The English teacher Miss Burdett – rather formal: tailored silk blouses, hair drawn back, careful manner – enjoined pupils to become members of the Bible Club and to read a portion of the Holy Book, printed off onto cards, each day. But the religious mood was non-doctrinal and non-dogmatic, uncontroversial if not indeed ‘virtually secular’. Iris recalled, ‘When I was 5 or 6 years old I remember a girl at school saying: “God can do that. He can do anything because he’s magic.” A teacher said “No, he is not magic. He is wonderful.” The odd thing is that, I think, I understood the point at once!’31

The school library saw much quiet work and study. Projects began early, and research involved cutting up old copies – unsupervised – of the Illustrated London News to make ‘books’ on ancient Greece, medieval England or Egypt. Punishment was almost non-existent,32 and so were serious misdemeanours.

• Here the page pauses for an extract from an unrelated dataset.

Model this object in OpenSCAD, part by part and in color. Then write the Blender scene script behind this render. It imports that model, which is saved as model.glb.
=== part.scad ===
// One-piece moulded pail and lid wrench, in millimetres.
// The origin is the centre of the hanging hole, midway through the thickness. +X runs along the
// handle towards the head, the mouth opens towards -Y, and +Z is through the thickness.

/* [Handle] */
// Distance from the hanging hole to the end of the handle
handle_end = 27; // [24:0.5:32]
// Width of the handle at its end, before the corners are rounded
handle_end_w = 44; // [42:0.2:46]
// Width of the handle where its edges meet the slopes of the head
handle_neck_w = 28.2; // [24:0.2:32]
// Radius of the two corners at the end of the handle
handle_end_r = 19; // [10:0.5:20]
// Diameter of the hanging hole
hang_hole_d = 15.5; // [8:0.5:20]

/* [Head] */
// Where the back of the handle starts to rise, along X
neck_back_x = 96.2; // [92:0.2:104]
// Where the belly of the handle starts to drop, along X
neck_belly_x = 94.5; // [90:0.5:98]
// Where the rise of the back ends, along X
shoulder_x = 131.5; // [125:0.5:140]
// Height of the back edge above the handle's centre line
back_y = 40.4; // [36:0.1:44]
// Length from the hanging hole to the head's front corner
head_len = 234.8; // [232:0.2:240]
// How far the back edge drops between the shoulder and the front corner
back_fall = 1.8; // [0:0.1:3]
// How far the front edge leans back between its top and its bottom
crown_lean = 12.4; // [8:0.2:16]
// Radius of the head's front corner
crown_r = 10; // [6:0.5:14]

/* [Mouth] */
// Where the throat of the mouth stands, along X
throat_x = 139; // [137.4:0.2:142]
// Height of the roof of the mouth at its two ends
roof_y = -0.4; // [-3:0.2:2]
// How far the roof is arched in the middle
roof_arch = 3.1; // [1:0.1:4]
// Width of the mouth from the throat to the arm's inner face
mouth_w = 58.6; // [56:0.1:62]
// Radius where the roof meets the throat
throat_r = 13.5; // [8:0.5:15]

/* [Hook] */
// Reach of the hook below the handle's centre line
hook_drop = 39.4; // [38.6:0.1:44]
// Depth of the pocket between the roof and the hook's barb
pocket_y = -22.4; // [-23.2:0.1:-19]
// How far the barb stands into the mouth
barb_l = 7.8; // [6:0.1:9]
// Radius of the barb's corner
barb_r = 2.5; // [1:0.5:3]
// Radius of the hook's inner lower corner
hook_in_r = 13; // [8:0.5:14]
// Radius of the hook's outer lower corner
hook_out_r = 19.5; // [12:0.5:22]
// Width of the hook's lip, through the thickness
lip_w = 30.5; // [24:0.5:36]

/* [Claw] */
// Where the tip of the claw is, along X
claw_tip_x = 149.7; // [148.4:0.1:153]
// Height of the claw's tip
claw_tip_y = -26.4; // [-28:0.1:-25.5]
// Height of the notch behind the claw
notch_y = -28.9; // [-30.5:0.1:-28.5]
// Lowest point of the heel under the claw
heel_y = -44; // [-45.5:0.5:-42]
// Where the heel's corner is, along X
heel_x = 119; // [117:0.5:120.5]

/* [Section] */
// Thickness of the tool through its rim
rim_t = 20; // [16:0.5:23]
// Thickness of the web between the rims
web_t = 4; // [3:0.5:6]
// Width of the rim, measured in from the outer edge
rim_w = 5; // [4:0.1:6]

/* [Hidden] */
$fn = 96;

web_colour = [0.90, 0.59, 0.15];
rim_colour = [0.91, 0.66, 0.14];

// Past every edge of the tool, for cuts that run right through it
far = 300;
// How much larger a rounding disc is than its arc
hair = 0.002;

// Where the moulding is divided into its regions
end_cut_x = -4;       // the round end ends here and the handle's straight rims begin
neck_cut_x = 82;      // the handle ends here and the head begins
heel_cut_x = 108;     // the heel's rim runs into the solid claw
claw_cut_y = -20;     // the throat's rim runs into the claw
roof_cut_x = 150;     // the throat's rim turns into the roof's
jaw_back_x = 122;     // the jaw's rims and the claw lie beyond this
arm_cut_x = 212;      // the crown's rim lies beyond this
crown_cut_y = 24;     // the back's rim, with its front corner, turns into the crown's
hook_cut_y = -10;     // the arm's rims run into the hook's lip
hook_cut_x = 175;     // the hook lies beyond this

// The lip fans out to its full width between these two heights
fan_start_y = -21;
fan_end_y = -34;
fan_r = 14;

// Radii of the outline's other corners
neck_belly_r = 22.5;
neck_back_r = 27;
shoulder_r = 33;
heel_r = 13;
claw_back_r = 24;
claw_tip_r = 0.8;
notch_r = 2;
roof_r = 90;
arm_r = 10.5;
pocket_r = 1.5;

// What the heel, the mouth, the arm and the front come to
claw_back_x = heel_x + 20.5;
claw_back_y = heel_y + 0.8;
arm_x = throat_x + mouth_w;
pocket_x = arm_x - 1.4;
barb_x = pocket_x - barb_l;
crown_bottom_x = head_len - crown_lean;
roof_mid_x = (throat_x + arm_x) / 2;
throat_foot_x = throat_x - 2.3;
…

There were theatricals. Among Iris’s first writings was a fairy play with a chorus for rabbits, probably put on during a school concert. Barbara Denny remembered her mother around 1926 making her a rabbit’s bonnet from white velvet, with ears with pale pink lining, which stayed in her dressing-up box for many years. In 1930, inspired by Miss Tosh who, clad in a green Grecian tunic, taught the newly fashionable Dalcroze eurhythmics on the lawn, the pupils mimed a version of Eros and Psyche which Iris, later to explore Plato’s Eros in her own philosophy, recalled in 1982.33 When Psyche said goodbye to her parents, the children had to look very sad. Photographs survive, and include a sweet-faced June Duprez, who in 1942 would impress Iris’s future husband John Bayley when she starred in the early Technicolor Thief of Baghdad. They also dressed up in black sack-like garments, learning dull blank verse to impersonate the chorus of mourning women for a well-received production of Euripedes’ Alcestis at Grove House.